Throughout this journey, feedback loops are essential. Each extraction should refine your domain understanding, tooling, and team practices, making the next steps more predictable and less risky.

8. Risk management: common pitfalls and how to avoid them

Several recurring pitfalls can derail a microservices modernization:

  • Over-fragmentation: Creating too many tiny services too early leads to high communication overhead and operational burden. Start with fewer, well-scoped services and refine over time.
  • Ignoring domain boundaries: Splitting services by technical layer (e.g., “Notification API,” “Notification DB”) rather than business capability leads to tight coupling and limited autonomy.
  • Weak observability: Without logs, metrics, and tracing, debugging cross-service flows becomes extremely painful. Invest in observability before large-scale decomposition.
  • Big-bang rewrites: Attempting to rewrite the entire monolith in one shot almost always incurs huge delays, cost overruns, and risk. Prefer incremental migration with the strangler pattern.
  • Underestimating people and process: If you don’t empower teams, adjust incentives, and build operational skills, a new architecture alone won’t fix old habits.

Addressing these risks proactively makes the difference between an expensive architectural experiment and a sustainable modernization strategy.

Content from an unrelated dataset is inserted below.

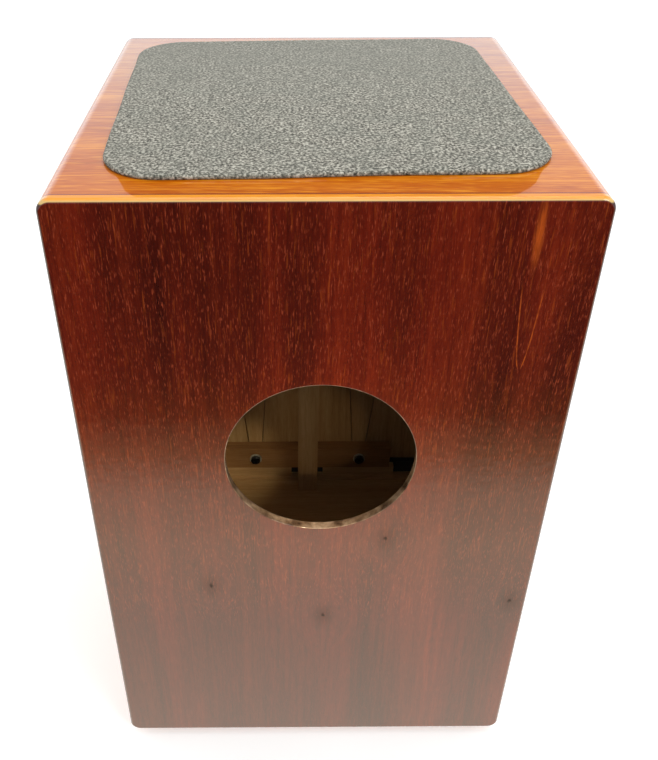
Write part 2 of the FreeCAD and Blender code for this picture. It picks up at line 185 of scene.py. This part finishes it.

9. Measuring success and iterating

Modernization is ongoing, not a one-time project. After each phase, evaluate:

  • Have deployment frequency, lead times, and failure rates improved?
  • Are critical paths (checkout, onboarding, search) more reliable and scalable?
  • Do teams feel more autonomous and accountable?
  • Is the business better able to launch new offerings, experiment, or integrate with partners?

Use those insights to adjust service boundaries, refine platform capabilities, and prioritize further decomposition or optimization.

Conclusion

Monolith-to-microservices modernization is a strategic response to very real scaling pains, but it demands careful planning, strong domain understanding, and disciplined execution. By grounding your approach in business objectives, clarifying bounded contexts, investing in platform and observability, and migrating incrementally, you can transform a rigid monolith into a flexible, resilient ecosystem. Done well, this journey not only modernizes technology but also unlocks faster innovation and lasting organizational agility.